▶ [TASK DIRECTIONS]:
Give the entries again, word for word.

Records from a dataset
········

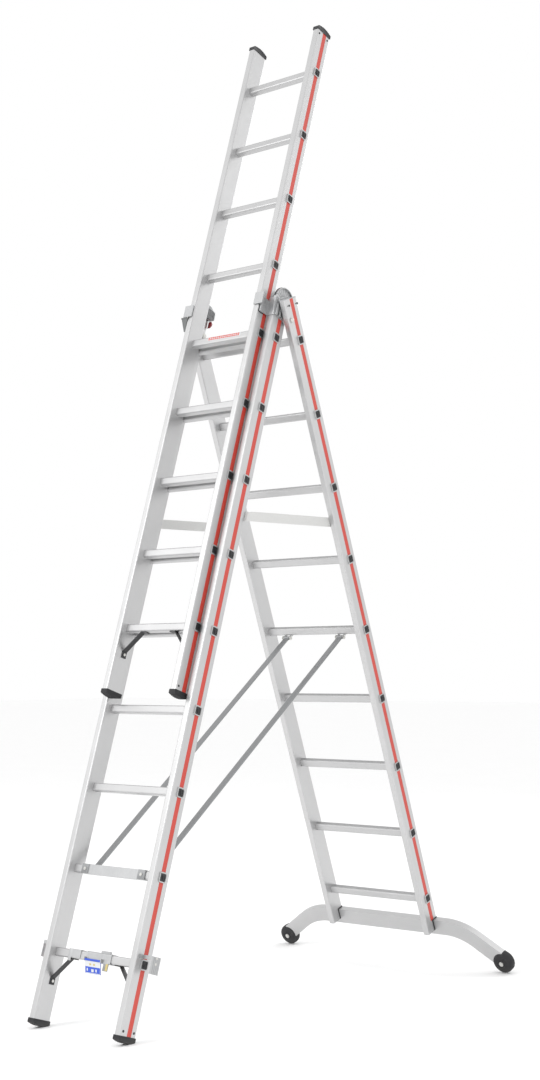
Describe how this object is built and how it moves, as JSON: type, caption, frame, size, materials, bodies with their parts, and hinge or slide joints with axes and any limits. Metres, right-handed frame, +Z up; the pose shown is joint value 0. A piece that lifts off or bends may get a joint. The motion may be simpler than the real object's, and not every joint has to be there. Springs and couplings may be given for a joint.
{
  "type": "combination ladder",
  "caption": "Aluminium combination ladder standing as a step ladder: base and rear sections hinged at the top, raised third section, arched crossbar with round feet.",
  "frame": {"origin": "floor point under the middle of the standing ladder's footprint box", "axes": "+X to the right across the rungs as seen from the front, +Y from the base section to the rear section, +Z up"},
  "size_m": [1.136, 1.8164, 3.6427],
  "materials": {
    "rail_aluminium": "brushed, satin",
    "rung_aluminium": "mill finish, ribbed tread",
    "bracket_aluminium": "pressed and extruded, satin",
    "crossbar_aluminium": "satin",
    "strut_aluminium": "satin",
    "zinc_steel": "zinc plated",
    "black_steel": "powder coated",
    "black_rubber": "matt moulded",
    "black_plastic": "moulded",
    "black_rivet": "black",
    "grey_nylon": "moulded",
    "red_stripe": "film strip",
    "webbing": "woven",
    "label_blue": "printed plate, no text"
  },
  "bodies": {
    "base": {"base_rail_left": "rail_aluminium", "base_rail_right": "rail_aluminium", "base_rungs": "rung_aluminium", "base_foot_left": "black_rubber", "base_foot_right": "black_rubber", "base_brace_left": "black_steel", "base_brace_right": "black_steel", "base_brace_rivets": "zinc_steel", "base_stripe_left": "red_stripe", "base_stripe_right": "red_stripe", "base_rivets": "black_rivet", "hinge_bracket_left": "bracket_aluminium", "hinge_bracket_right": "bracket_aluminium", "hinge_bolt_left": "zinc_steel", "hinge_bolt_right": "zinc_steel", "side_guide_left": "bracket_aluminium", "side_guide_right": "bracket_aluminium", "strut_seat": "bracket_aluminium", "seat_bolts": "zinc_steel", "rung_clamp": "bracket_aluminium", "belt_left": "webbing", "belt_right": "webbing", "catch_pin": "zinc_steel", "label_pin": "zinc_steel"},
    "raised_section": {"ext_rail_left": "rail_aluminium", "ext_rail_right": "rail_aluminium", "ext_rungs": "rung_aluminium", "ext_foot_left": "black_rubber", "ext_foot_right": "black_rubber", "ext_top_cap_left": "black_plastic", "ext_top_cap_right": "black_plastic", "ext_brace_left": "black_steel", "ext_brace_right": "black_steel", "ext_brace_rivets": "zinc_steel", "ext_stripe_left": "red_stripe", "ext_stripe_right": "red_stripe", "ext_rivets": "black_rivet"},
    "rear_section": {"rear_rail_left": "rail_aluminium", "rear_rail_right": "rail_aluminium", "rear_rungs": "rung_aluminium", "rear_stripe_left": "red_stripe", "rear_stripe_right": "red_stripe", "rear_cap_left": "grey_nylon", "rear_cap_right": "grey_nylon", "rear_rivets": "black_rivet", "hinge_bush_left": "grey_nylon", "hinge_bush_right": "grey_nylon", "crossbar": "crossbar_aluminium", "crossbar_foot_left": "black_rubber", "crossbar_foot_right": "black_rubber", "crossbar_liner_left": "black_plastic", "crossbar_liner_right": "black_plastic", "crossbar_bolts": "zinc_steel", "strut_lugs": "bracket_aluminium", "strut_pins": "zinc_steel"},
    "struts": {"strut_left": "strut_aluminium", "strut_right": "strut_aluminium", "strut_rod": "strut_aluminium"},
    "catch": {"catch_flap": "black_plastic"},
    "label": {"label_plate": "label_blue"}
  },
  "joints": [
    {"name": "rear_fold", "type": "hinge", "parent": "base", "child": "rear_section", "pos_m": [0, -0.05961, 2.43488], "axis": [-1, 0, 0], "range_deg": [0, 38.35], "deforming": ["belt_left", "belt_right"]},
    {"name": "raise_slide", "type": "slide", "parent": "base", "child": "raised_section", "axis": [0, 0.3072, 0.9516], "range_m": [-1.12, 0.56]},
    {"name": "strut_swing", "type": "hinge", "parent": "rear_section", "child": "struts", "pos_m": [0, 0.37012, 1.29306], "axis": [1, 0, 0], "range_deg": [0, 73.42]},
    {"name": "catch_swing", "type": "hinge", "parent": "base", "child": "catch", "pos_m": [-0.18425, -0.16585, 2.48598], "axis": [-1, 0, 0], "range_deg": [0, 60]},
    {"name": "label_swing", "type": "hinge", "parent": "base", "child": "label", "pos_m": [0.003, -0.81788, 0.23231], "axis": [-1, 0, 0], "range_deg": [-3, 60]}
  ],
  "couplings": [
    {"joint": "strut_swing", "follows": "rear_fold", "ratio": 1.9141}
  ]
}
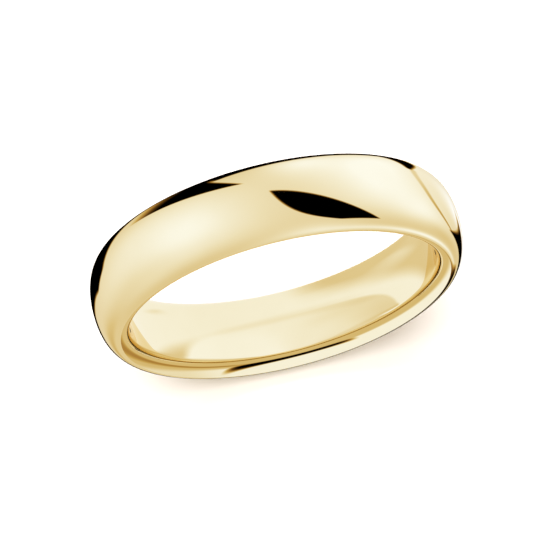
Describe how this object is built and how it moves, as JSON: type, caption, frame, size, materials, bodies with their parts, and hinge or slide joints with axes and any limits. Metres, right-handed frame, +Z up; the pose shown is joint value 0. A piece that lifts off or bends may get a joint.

········

▶ [SOLUTION]:
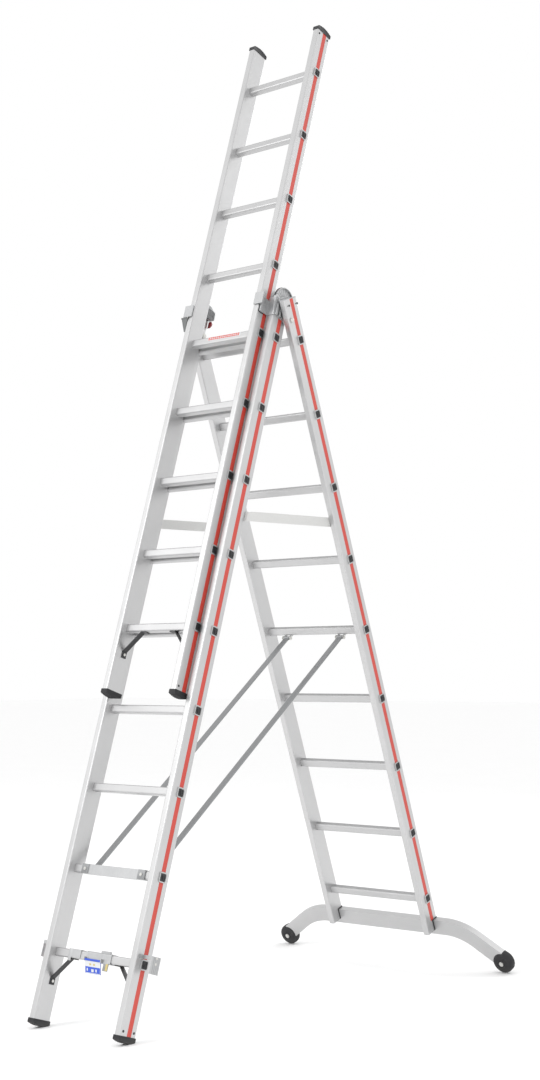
Describe how this object is built and how it moves, as JSON: type, caption, frame, size, materials, bodies with their parts, and hinge or slide joints with axes and any limits. Metres, right-handed frame, +Z up; the pose shown is joint value 0. A piece that lifts off or bends may get a joint. The motion may be simpler than the real object's, and not every joint has to be there. Springs and couplings may be given for a joint.
{
  "type": "combination ladder",
  "caption": "Aluminium combination ladder standing as a step ladder: base and rear sections hinged at the top, raised third section, arched crossbar with round feet.",
  "frame": {"origin": "floor point under the middle of the standing ladder's footprint box", "axes": "+X to the right across the rungs as seen from the front, +Y from the base section to the rear section, +Z up"},
  "size_m": [1.136, 1.8164, 3.6427],
  "materials": {
    "rail_aluminium": "brushed, satin",
    "rung_aluminium": "mill finish, ribbed tread",
    "bracket_aluminium": "pressed and extruded, satin",
    "crossbar_aluminium": "satin",
    "strut_aluminium": "satin",
    "zinc_steel": "zinc plated",
    "black_steel": "powder coated",
    "black_rubber": "matt moulded",
    "black_plastic": "moulded",
    "black_rivet": "black",
    "grey_nylon": "moulded",
    "red_stripe": "film strip",
    "webbing": "woven",
    "label_blue": "printed plate, no text"
  },
  "bodies": {
    "base": {"base_rail_left": "rail_aluminium", "base_rail_right": "rail_aluminium", "base_rungs": "rung_aluminium", "base_foot_left": "black_rubber", "base_foot_right": "black_rubber", "base_brace_left": "black_steel", "base_brace_right": "black_steel", "base_brace_rivets": "zinc_steel", "base_stripe_left": "red_stripe", "base_stripe_right": "red_stripe", "base_rivets": "black_rivet", "hinge_bracket_left": "bracket_aluminium", "hinge_bracket_right": "bracket_aluminium", "hinge_bolt_left": "zinc_steel", "hinge_bolt_right": "zinc_steel", "side_guide_left": "bracket_aluminium", "side_guide_right": "bracket_aluminium", "strut_seat": "bracket_aluminium", "seat_bolts": "zinc_steel", "rung_clamp": "bracket_aluminium", "belt_left": "webbing", "belt_right": "webbing", "catch_pin": "zinc_steel", "label_pin": "zinc_steel"},
    "raised_section": {"ext_rail_left": "rail_aluminium", "ext_rail_right": "rail_aluminium", "ext_rungs": "rung_aluminium", "ext_foot_left": "black_rubber", "ext_foot_right": "black_rubber", "ext_top_cap_left": "black_plastic", "ext_top_cap_right": "black_plastic", "ext_brace_left": "black_steel", "ext_brace_right": "black_steel", "ext_brace_rivets": "zinc_steel", "ext_stripe_left": "red_stripe", "ext_stripe_right": "red_stripe", "ext_rivets": "black_rivet"},
    "rear_section": {"rear_rail_left": "rail_aluminium", "rear_rail_right": "rail_aluminium", "rear_rungs": "rung_aluminium", "rear_stripe_left": "red_stripe", "rear_stripe_right": "red_stripe", "rear_cap_left": "grey_nylon", "rear_cap_right": "grey_nylon", "rear_rivets": "black_rivet", "hinge_bush_left": "grey_nylon", "hinge_bush_right": "grey_nylon", "crossbar": "crossbar_aluminium", "crossbar_foot_left": "black_rubber", "crossbar_foot_right": "black_rubber", "crossbar_liner_left": "black_plastic", "crossbar_liner_right": "black_plastic", "crossbar_bolts": "zinc_steel", "strut_lugs": "bracket_aluminium", "strut_pins": "zinc_steel"},
    "struts": {"strut_left": "strut_aluminium", "strut_right": "strut_aluminium", "strut_rod": "strut_aluminium"},
    "catch": {"catch_flap": "black_plastic"},
    "label": {"label_plate": "label_blue"}
  },
  "joints": [
    {"name": "rear_fold", "type": "hinge", "parent": "base", "child": "rear_section", "pos_m": [0, -0.05961, 2.43488], "axis": [-1, 0, 0], "range_deg": [0, 38.35], "deforming": ["belt_left", "belt_right"]},
    {"name": "raise_slide", "type": "slide", "parent": "base", "child": "raised_section", "axis": [0, 0.3072, 0.9516], "range_m": [-1.12, 0.56]},
    {"name": "strut_swing", "type": "hinge", "parent": "rear_section", "child": "struts", "pos_m": [0, 0.37012, 1.29306], "axis": [1, 0, 0], "range_deg": [0, 73.42]},
    {"name": "catch_swing", "type": "hinge", "parent": "base", "child": "catch", "pos_m": [-0.18425, -0.16585, 2.48598], "axis": [-1, 0, 0], "range_deg": [0, 60]},
    {"name": "label_swing", "type": "hinge", "parent": "base", "child": "label", "pos_m": [0.003, -0.81788, 0.23231], "axis": [-1, 0, 0], "range_deg": [-3, 60]}
  ],
  "couplings": [
    {"joint": "strut_swing", "follows": "rear_fold", "ratio": 1.9141}
  ]
}
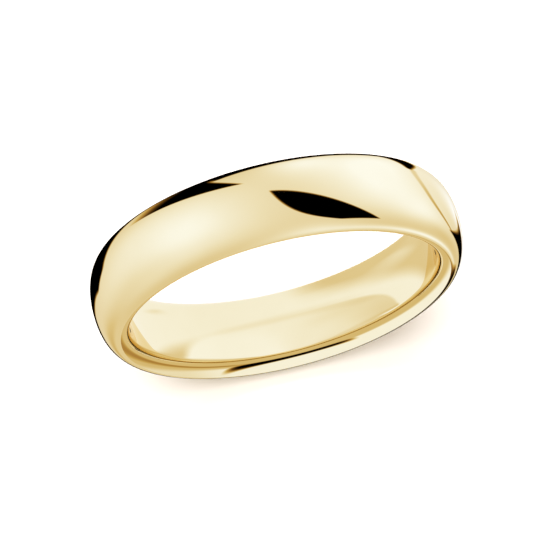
Describe how this object is built and how it moves, as JSON: type, caption, frame, size, materials, bodies with their parts, and hinge or slide joints with axes and any limits. Metres, right-handed frame, +Z up; the pose shown is joint value 0. A piece that lifts off or bends may get a joint.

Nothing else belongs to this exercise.